His early life was very unsettled; several close relatives died young or suffered mental problems, and he found list-making kept away depression.  As early as 1805 he was cataloguing words and phrases, and in his retirement he worked on his Thesaurus of English Words and Phrases, published in 1852 and never since out of print.  What writer, reader, or crossword devotee does not possess a well-thumbed copy on their bookshelf?



Strahov Monastery Library, Prague
The Theosophical Hall contains a vast collection of Bibles

Benjamin Hall Kennedy  Born in 1807, Benjamin H. Kennedy was a contemporary of Darwin at school.   An outstanding classical scholar at St. John's College, Cambridge, he took holy orders in 1824, and was a well-regarded headmaster at Shrewsbury School from 1836-1866.  His retirement also saw the first publication of his Latin Primer for Schools. Kennedy was a keen supporter of education for women and campaigned for the women students of Girton and Newnham to have full access to the University lectures and examinations.   It is not surprising then, that in 1888 he relied on his two daughters'  help for the revised edition of the Primer;  with its new rhyming mnemonics to guide even the dullest scholar, it became an indispensable success. To this day I can quote the 5 line verse for spotting the ablative absolute, without (until I looked it up) remembering what was an ablative absolute. (and see millroadcemetery.org.uk)



The Teleki-Bolyai Library, Targu-Mures, Romania
In this eighteenth century public library founded by Count Samuel Teleki, chancellor of Transylvania,  in 1802, you can see works by Galileo, Descartes, Locke and Newton, as well as books they will have studied.

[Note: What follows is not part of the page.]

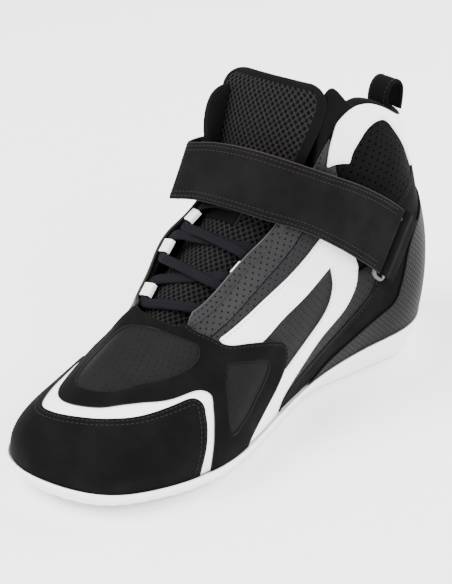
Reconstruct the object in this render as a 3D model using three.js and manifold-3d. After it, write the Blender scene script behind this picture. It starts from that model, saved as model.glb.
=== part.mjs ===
// High-top riding shoe, left foot. Millimetres, +Z up, toe towards -Y, lateral side towards +X.
// The upper is built like a lasted shoe: every panel is die-cut in a flat pattern space
// (k = station round the foot, t = height from the feather line to the top line) and is then
// wrapped on the foot form at its own depth in the lay-up.
import * as THREE from 'three';
import Module from 'manifold-3d';

const wasm = await Module();
wasm.setup();

// ---------------------------------------------------------------- driving dimensions
const SHOE_LENGTH = 304; // sole, toe to heel
const SHOE_WIDTH = 108; // sole at the ball
const COLLAR_HEIGHT = 184; // ground to the top of the ankle opening
const LINING = [-4.8, -2.7]; // depth of each ply below or above the foot form
const PLY_1 = [-2.4, -1.3];
const PLY_2 = [-1.0, 0.0];
const PLY_3 = [0.3, 1.3];
const SOLE_LEDGE = 2.2; // how far the cup sole stands out past the upper
const SOLE_GAP = 0.5;
const BOARD = 2.0;
const FOOTBED = 4.6;
const TONGUE_THICK = 6;
const LACE_WIDTH = 5.4;
const LACE_THICK = 2.8;
const LOOP_WALL = 0.8;
const STRAP_THICK = 1.6;
const RING_BAR = 3.0;
const PULL_LOOP_WIDTH = 15;

const SX = SHOE_WIDTH / 108;
const SY = SHOE_LENGTH / 304;
const SZ = COLLAR_HEIGHT / 184;
const at = (p) => new THREE.Vector3(p[0] * SX, p[1] * SY, p[2] * SZ);

// ---------------------------------------------------------------- foot form
// Five girth lines from the feather line up to the top line, sixteen stations each:
// 0 toe tip, 4 lateral waist, 8 heel back, 12 medial waist.
const FORM = [
  [[-15, -150, 19], [22, -136, 16.3], [42, -106, 13.2], [50, -62, 11], [42, -16, 12], [32, 32, 14.5],
    [36, 82, 20], [36, 124, 22.5], [2, 150, 24], [-30, 124, 22.5], [-33, 82, 20], [-28, 32, 14.5],
    [-35, -16, 12], [-48, -68, 11], [-51, -109, 13.4], [-42, -138, 16.7]],
  [[-13, -147, 37], [24, -134, 34], [43, -106, 32], [52, -60, 34], [46, -14, 38], [38, 34, 44],
    [39, 82, 52], [38, 126, 53], [2, 154, 55], [-33, 126, 53], [-36, 82, 52], [-36, 32, 44],
    [-44, -16, 38], [-51, -66, 34], [-49, -107, 33], [-37, -135, 36]],
  [[-11, -124, 54], [18, -114, 51], [36, -92, 50], [45, -54, 54], [41, -10, 63], [36, 32, 76],
    [36, 79, 90], [35.5, 122, 92], [1, 147, 94], [-34, 120, 92], [-37, 76, 90], [-41, 30, 76],
    [-46, -12, 63], [-46, -58, 54], [-42, -92, 48], [-29, -113, 51]],
  [[-9, -90, 66], [12, -84, 64], [26, -71, 64], [34, -42, 73], [34, -6, 88], [31, 29, 106.5],
    [33, 69, 129.5], [32, 112, 130], [1, 136, 134], [-33, 108, 130], [-39, 60, 130], [-42, 22, 107],
    [-44, -12, 88], [-40, -46, 72], [-35, -70, 64], [-23, -85, 65]],
  [[-12, -60, 85], [4, -59, 85], [13, -53, 86], [18, -36, 95], [20, -11, 111], [22, 21, 133],
    [30.5, 57.5, 183], [27, 106, 166], [0, 130, 158], [-30, 104, 166], [-41, 24, 178], [-40, 0, 137],
    [-37, -20, 113], [-34, -39, 97], [-31, -52, 86], [-24, -58, 85]],
];
const ROWS = FORM.length;
const COLS = 16;
const wrap = (i) => ((i % COLS) + COLS) % COLS;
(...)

Ebenezer Cobham Brewer  Born in Norwich in 1810, Brewer graduated in law from Trinity Hall, Cambridge; he then taught at his father's school and wrote textbooks on education, literature and science.  He travelled and lived in Paris for six years the 1850s, where he married, and then concentrated on his writing.
He began his "treasury of literary bric-a-brac", The Dictionary of Phrase and Fable in the 1860s, publishing it in 1870, and revising it in 1894.  It runs from A: "modified from the Hebrew aleph = an ox",  to Z: " Zulfagar, Ali's sword" .  As he explained, "I have always read with a slip of paper and a pencil at my side, to jot down whatever I think may be useful to me, and these jottings I keep sorted in different lockers."  His methodical labour and lively mind created a beguiling treasury for us, as well as a lasting work of reference.


The New York Public Library Reading Room
As well as its inspiring architecture and collections, it has a wonderful collection of authors' manuscripts, including A.A. Milne's "Winnie the Pooh".